Records contained in a dataset
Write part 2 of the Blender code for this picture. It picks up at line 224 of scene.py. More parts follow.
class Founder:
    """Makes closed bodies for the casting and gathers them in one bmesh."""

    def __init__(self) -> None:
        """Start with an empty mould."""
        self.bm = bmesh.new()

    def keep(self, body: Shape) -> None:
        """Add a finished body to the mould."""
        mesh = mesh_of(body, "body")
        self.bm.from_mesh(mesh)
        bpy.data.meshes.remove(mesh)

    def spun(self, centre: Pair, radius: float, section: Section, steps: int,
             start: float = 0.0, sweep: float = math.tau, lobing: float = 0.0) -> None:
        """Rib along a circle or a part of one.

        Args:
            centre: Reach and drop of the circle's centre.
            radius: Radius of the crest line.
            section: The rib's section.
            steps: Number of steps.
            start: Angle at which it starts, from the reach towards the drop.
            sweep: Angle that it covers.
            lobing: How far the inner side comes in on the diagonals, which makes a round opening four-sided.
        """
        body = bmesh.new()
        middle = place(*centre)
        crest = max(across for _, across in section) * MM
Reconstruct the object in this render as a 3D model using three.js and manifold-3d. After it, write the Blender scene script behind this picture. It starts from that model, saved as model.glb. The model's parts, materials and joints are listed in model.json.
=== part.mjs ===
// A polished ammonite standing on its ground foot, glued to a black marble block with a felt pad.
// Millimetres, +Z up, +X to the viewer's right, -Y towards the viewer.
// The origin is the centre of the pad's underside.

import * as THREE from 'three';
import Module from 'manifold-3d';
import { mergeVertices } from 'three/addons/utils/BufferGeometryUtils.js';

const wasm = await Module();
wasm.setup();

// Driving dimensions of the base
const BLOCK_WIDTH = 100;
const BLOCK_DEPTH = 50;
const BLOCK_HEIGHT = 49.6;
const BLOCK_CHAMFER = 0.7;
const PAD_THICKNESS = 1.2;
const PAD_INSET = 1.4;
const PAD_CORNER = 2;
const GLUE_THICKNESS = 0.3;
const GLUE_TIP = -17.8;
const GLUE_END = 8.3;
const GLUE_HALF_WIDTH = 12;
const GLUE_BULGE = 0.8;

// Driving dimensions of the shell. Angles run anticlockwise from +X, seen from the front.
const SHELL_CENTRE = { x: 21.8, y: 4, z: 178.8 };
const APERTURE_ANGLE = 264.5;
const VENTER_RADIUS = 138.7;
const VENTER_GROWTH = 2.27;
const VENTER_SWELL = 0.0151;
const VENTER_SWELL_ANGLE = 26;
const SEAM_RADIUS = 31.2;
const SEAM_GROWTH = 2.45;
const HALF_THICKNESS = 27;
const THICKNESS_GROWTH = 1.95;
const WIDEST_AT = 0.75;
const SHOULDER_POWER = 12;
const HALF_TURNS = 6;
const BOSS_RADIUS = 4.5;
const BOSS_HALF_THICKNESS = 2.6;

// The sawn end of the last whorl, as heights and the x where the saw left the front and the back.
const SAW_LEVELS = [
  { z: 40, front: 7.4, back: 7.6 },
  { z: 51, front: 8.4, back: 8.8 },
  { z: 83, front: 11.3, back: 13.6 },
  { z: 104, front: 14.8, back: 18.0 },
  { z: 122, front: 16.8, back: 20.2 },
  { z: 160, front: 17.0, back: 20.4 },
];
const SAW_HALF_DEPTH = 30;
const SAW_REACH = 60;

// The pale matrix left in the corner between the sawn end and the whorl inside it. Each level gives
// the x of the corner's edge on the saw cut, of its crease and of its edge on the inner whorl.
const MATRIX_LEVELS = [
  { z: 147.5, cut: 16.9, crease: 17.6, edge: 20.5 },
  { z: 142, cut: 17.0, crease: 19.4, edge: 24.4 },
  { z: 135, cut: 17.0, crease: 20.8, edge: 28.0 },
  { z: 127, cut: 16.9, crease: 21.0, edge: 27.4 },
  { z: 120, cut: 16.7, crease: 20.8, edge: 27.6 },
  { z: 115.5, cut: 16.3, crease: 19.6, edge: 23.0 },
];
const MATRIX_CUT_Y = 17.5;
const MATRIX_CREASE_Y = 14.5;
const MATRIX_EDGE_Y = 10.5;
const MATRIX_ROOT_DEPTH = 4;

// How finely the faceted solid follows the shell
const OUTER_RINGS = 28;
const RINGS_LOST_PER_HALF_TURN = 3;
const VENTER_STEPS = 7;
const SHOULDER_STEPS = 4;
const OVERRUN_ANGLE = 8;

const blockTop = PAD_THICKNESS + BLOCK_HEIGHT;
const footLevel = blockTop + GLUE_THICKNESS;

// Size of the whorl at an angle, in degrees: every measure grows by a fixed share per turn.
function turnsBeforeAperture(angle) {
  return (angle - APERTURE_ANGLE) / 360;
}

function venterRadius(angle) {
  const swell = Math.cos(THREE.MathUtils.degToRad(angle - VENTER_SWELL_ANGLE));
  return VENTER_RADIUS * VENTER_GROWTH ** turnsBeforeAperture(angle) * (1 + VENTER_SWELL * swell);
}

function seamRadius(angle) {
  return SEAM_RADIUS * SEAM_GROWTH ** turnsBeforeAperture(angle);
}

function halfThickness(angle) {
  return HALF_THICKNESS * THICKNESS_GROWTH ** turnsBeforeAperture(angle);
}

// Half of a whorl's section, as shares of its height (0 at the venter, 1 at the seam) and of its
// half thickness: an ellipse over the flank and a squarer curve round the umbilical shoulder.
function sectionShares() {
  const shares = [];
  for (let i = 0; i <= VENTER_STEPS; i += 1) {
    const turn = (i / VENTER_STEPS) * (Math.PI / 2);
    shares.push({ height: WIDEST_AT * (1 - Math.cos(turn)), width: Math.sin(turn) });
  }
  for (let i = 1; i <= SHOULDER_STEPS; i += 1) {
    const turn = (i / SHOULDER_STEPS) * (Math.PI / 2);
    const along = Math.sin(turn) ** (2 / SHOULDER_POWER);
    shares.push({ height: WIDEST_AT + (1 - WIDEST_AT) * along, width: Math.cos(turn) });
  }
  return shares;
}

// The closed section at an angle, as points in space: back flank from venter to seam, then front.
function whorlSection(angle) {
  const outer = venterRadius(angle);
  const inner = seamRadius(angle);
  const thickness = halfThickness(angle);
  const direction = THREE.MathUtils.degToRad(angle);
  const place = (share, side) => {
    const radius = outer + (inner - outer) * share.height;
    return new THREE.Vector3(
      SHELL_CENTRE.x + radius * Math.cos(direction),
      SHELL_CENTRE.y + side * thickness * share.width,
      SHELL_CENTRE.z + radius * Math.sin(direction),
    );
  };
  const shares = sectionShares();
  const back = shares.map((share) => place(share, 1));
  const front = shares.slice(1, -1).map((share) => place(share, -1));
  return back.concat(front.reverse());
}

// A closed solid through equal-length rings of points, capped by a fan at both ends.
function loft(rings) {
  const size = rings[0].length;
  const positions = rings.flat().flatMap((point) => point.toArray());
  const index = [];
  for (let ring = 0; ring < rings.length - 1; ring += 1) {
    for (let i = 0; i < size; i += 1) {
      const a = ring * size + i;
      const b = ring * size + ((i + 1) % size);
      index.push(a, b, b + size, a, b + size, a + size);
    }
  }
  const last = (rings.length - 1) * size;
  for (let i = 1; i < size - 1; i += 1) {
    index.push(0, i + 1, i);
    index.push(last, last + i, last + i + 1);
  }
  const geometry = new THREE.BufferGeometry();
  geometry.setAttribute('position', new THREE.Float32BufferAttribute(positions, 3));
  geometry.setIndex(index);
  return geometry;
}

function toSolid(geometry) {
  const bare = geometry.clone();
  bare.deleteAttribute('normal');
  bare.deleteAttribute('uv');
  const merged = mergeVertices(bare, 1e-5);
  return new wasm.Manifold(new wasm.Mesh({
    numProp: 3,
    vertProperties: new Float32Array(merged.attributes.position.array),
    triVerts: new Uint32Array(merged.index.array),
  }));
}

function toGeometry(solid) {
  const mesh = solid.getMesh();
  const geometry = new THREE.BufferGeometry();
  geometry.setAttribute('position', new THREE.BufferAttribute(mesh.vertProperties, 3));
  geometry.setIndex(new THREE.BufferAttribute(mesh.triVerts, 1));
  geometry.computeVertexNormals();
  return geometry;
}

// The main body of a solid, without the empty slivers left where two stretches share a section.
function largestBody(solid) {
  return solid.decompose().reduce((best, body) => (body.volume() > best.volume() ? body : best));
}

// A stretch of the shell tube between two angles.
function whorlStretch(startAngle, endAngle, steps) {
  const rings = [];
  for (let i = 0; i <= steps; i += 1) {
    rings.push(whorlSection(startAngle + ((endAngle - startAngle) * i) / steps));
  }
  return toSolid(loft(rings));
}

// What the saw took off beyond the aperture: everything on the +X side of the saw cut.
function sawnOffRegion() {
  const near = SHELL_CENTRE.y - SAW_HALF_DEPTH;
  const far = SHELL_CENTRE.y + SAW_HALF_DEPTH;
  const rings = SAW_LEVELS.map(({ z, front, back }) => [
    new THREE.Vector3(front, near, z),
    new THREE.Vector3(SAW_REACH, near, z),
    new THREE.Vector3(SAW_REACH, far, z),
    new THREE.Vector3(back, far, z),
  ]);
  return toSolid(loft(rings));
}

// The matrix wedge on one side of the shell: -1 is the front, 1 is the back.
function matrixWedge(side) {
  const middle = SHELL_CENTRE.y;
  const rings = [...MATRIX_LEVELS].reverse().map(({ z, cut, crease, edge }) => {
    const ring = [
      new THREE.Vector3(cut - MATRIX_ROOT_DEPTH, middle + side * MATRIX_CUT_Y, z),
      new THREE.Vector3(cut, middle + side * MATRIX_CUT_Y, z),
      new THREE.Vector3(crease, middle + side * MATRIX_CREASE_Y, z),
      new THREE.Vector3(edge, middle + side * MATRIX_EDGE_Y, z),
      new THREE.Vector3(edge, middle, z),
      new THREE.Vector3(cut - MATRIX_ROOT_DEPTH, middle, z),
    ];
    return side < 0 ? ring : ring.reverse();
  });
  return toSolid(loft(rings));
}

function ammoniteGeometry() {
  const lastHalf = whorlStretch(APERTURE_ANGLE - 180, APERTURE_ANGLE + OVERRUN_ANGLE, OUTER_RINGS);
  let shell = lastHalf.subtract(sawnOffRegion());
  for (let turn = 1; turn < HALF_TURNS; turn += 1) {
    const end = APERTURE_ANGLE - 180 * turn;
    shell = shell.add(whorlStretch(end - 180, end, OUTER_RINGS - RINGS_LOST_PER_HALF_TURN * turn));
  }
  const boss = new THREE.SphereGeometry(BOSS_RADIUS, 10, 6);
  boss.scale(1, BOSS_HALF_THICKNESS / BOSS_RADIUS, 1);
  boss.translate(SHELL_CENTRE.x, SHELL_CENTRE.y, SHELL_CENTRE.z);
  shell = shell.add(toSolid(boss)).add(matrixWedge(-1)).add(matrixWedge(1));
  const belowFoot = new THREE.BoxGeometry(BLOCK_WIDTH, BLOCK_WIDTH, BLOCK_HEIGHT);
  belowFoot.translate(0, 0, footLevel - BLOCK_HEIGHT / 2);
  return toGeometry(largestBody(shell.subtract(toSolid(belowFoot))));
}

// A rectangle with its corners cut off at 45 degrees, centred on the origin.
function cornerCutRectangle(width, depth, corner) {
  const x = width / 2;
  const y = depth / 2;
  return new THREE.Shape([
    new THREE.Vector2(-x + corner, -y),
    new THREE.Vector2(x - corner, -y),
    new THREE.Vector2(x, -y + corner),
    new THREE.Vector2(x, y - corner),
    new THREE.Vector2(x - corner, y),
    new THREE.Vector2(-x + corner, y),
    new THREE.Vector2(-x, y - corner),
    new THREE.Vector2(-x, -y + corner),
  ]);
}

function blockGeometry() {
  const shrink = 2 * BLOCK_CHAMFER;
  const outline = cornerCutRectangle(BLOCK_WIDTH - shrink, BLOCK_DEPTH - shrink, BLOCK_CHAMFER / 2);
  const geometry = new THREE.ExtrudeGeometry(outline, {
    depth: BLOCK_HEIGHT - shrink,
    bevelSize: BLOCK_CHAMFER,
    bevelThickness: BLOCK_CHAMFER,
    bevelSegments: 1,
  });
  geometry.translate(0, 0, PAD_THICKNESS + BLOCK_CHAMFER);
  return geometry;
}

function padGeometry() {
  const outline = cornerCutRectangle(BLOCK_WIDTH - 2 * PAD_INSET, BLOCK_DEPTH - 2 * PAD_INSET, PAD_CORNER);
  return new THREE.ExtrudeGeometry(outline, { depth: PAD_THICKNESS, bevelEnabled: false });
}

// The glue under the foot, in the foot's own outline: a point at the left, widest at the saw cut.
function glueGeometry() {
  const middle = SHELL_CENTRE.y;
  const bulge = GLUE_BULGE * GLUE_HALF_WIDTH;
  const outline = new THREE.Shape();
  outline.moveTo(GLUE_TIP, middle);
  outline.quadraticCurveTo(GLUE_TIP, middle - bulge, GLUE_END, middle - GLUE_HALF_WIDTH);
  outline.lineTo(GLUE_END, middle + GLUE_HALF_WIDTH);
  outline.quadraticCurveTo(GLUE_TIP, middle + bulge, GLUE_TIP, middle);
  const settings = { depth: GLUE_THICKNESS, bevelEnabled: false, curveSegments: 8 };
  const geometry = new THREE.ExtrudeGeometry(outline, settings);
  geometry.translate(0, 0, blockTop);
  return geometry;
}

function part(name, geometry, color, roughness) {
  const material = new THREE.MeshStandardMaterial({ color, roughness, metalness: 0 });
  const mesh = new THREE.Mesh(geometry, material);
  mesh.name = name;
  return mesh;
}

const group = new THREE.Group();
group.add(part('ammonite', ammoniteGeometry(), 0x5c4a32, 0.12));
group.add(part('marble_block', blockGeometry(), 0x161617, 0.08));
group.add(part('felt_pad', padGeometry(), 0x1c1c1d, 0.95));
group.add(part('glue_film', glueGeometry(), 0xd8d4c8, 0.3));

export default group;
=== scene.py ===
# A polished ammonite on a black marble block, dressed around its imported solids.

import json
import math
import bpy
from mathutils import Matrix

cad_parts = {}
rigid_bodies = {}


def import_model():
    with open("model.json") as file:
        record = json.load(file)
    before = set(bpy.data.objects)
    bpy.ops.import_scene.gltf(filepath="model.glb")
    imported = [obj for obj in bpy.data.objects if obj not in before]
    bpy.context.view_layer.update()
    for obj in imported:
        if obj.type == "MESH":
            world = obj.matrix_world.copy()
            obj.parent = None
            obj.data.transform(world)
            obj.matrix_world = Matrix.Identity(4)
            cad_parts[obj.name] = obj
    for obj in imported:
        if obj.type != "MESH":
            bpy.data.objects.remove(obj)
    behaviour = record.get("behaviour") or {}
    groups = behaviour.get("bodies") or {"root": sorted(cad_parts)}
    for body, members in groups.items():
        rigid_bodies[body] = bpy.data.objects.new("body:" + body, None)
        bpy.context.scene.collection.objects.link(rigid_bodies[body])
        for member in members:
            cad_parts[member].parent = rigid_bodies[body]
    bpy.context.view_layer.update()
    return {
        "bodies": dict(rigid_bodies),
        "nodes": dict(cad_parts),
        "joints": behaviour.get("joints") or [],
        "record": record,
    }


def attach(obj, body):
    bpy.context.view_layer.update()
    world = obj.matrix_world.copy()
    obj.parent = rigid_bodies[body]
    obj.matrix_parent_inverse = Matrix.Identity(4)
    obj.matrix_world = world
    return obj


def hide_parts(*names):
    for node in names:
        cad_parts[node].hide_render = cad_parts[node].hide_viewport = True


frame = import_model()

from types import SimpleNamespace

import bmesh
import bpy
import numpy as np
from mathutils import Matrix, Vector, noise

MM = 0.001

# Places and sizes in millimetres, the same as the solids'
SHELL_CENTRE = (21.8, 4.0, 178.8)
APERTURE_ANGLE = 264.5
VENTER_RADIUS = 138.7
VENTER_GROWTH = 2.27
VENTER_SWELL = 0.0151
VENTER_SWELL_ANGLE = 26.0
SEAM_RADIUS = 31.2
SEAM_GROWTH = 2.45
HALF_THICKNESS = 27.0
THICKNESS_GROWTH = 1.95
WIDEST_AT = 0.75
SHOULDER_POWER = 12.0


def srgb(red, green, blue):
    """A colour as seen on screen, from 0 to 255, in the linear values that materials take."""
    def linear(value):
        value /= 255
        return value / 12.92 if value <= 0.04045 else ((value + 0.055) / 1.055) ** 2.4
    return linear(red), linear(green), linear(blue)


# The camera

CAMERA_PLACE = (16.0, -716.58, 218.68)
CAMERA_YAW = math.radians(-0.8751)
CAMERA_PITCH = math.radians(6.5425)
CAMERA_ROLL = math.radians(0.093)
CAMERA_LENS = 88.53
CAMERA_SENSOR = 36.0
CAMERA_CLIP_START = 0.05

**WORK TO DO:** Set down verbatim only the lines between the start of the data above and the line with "crest = max(across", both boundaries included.

**SOLUTION FOR THIS PROBLEM:**
Write part 2 of the Blender code for this picture. It picks up at line 224 of scene.py. More parts follow.
class Founder:
    """Makes closed bodies for the casting and gathers them in one bmesh."""

    def __init__(self) -> None:
        """Start with an empty mould."""
        self.bm = bmesh.new()

    def keep(self, body: Shape) -> None:
        """Add a finished body to the mould."""
        mesh = mesh_of(body, "body")
        self.bm.from_mesh(mesh)
        bpy.data.meshes.remove(mesh)

    def spun(self, centre: Pair, radius: float, section: Section, steps: int,
             start: float = 0.0, sweep: float = math.tau, lobing: float = 0.0) -> None:
        """Rib along a circle or a part of one.

        Args:
            centre: Reach and drop of the circle's centre.
            radius: Radius of the crest line.
            section: The rib's section.
            steps: Number of steps.
            start: Angle at which it starts, from the reach towards the drop.
            sweep: Angle that it covers.
            lobing: How far the inner side comes in on the diagonals, which makes a round opening four-sided.
        """
        body = bmesh.new()
        middle = place(*centre)
        crest = max(across for _, across in section) * MM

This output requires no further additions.